A este pequeño caos en que nos han sumido, hemos de añadir otros más graves. A mitad del trayecto, se detuvo el autobús y nos vimos obligados a buscar otros medios de transporte. Los patrióticos comités de defensa de la república habían cortado (sobre las siete y media de la tarde del lunes 10 de diciembre) las principales vías de comunicación ciudadana. La multitud de vehículos que circulan a esta hora estaban ya detenidos y llenaban las grandes arterias. En mi autobús viajaba un ciego que mantuvo un breve diálogo con el conductor. Le preguntaba qué podía hacer, porque no sabía siquiera dónde se encontraba. La respuesta, algo cínica, fue: «Vuelva usted al origen, porque en cuanto me dejen, retorno». El ciego insistía en que debía ofrecerle alguna solución. Obtuvo la del silencio. Tomé un taxi y el trayecto tampoco resultó alentador. Tuvimos que dar un largo rodeo. Corría el contador y el taxista se quejaba de que el negocio era escaso. Había menos cenas de empresas, claro, porque la superación de la crisis no ha llegado a los ciudadanos. Una cierta tristeza había podido observar en los rostros de quienes estaban realizando compras navideñas. ¿Qué pasa en una ciudad tan emblemática como Barcelona? ¿Es cierto que el factor independentista catalán ha provocado el desarrollo, en la otra esquina de España, de Vox, cuyos ecos suenan como tambores lejanos? El domingo los independentistas mantuvieron cerradas dos autopistas, vías de entrada y salida de miles de vehículo durante largas horas. Cuando se abrieron las barreras dejaron circular, sin pagar peaje, demostración al tiempo de fuerza y debilidad. En el centro de la ciudad, algunos iluminados que, sin ser –quiero pensar– conscientes de ello, víctimas de un fanatismo rencoroso que altera la convivencia, deseaban hacer patente un conflicto, en esta ciudad, denominada «de las bombas» en la década de los treinta del siglo pasado, aunque por reivindicaciones sociales. El principal objetivo político de un casi inexistente gobierno debería consistir en ganarse la voluntad de aquellos catalanes que no coinciden con sus ideales, pero los ejemplos que estamos recibiendo del resto de Europa tampoco resultan alentadores. La violencia reinó en el corazón de París o en Luxemburgo. Tal vez debiéramos preguntarle al President si esta imagen, que aquí también se dio, debe ser la de la recuperación de las libertades.

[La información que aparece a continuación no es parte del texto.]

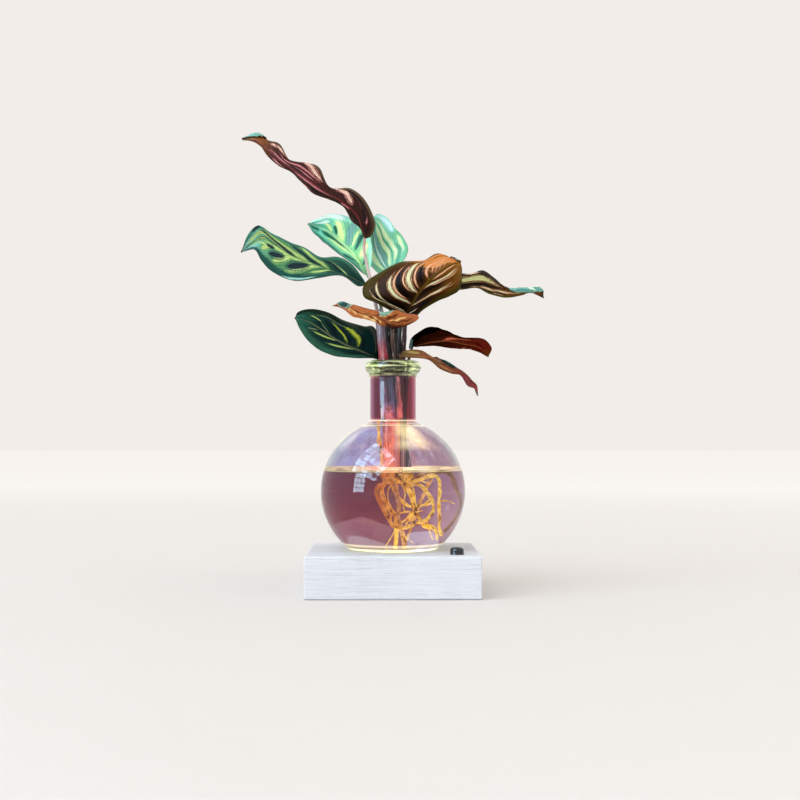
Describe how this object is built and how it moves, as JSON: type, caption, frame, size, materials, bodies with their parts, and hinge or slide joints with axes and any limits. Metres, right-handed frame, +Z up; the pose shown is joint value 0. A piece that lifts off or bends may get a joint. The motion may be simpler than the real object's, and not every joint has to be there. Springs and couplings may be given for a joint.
{
  "type": "potted calathea",
  "caption": "Calathea grown in water: patterned leaves on slim stalks, amber roots in a round clear flask, on a white-washed wooden stand with a light and a push button.",
  "frame": {"origin": "centre of the stand's underside, on the surface it stands on", "axes": "+Z up, +X to the right seen from the front, the front faces -Y"},
  "size_m": [0.1807, 0.1046, 0.2743],
  "materials": {
    "wood": "white-washed, fine straight grain",
    "grey_plastic": "moulded",
    "black_plastic": "satin",
    "board": "lacquered board",
    "lens": "frosted, lit from below",
    "led": "lit",
    "cell": "plain sleeve",
    "steel": "plain",
    "lead": "matte",
    "glass": "clear, polished",
    "water": "clear water",
    "crown": "fibrous",
    "root": "smooth, waxy",
    "stalk_pink": "smooth",
    "stalk_dark": "smooth",
    "leaf_green": "satin, feather pattern",
    "leaf_mint": "satin, feather pattern",
    "leaf_maroon": "satin underside",
    "leaf_copper_tone": "satin underside"
  },
  "bodies": {
    "root": {"battery_cell_1": "cell", "battery_cell_2": "cell", "battery_cell_3": "cell", "battery_tray": "grey_plastic", "bottom_cover": "grey_plastic", "cover_screw_1": "steel", "cover_screw_2": "steel", "cover_screw_3": "steel", "cover_screw_4": "steel", "crown": "crown", "glass_globe": "glass", "glass_neck": "glass", "lead_board": "lead", "lead_cells": "lead", "leaf_centre": "leaf_maroon", "leaf_copper": "leaf_copper_tone", "leaf_crest": "leaf_maroon", "leaf_east": "leaf_maroon", "leaf_low_left": "leaf_green", "leaf_low_right": "leaf_maroon", "leaf_mint_left": "leaf_mint", "leaf_mint_right": "leaf_mint", "leaf_strap": "leaf_copper_tone", "leaf_west": "leaf_green", "led_1": "led", "led_2": "led", "led_3": "led", "led_4": "led", "led_board": "board", "light_lens": "lens", "old_sheath": "stalk_dark", "root_arc": "root", "root_back": "root", "root_centre": "root", "root_far_right": "root", "root_front": "root", "root_left_loop": "root", "root_left_thick": "root", "root_middle": "root", "root_pale": "root", "root_right_drop": "root", "shoot_main": "stalk_pink", "stalk_centre": "stalk_dark", "stalk_copper": "stalk_pink", "stalk_crest": "stalk_pink", "stalk_east": "stalk_dark", "stalk_low_left": "stalk_dark", "stalk_low_right": "stalk_dark", "stalk_mint_left": "stalk_dark", "stalk_mint_right": "stalk_dark", "stalk_strap": "stalk_dark", "stalk_west": "stalk_dark", "switch_body": "grey_plastic", "water": "water", "wood_base": "wood"},
    "button": {"button_cap": "black_plastic"}
  },
  "joints": [
    {"name": "button_press", "type": "slide", "parent": "root", "child": "button", "axis": [0, 0, 1], "range_m": [-0.0015, 0], "stiffness_N_per_m": 600, "springref_m": 0.0005}
  ]
}
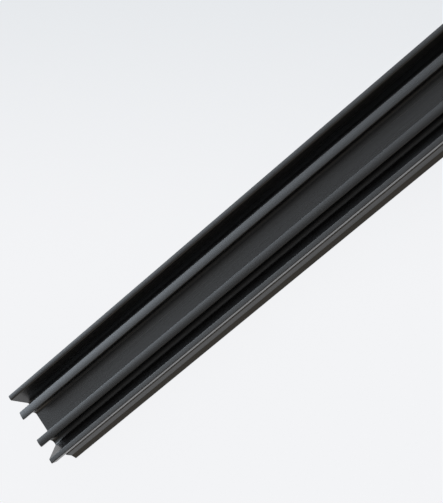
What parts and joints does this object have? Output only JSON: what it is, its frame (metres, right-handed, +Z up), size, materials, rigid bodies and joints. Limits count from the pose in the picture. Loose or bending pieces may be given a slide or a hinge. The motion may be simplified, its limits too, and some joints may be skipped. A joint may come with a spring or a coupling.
{
  "type": "pvc profile",
  "caption": "Straight black plastic extrusion: an open trough with T-headed ribs, outward-leaning side wings and splayed feet below, for slide-in strips and panels.",
  "frame": {"origin": "on the floor, under the middle of the stock", "axes": "+X along the stock, +Y across the section, +Z up, out of the open trough"},
  "size_m": [1, 0.0374, 0.014],
  "materials": {
    "black_pvc": "satin extruded, with fine lines along its length"
  },
  "bodies": {
    "root": {"pvc_profile": "black_pvc"}
  },
  "joints": []
}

Pero recordé que Quim Torra estaba haciendo ayuno en el monasterio de Montserrat. Bien es verdad que tampoco se entiende que los políticos en espera de juicio justo, como asegura Pedro Sánchez, deban afrontar tantos meses en prisión preventiva y cuatro de ellos en huelga de hambre. ¿Hay que llegar a tales extremos? Muchos creen en España que la solución es retornar al artículo 155 de marras. Pero, de ser imprescindible, no haría otra cosa que radicalizar aún más el extremismo. La desaparición de la tan corrupta Convergència y del pactismo que representaba ha dejado el centro político catalán convertido en desierto. El desorden público acarrea otros males, entre los que destaca un visible incremento de la pobreza. La suma de errores que se produjeron y ahora se multiplican permiten una Cataluña dividida al albur de minorías violentas. Torra incluso las apoya e imagina en sus sueños xenófobos al pueblo combatiendo contra tanques, esa vía eslovena que descubrió recientemente. Sigue el descontento, confusión y cabreo general observando a una desconcertada Europa en decadencia. Cataluña podría ser clave de unas elecciones generales que la oposición reclama. Tal vez haya olvidado que el PSOE participó en un inútil 155.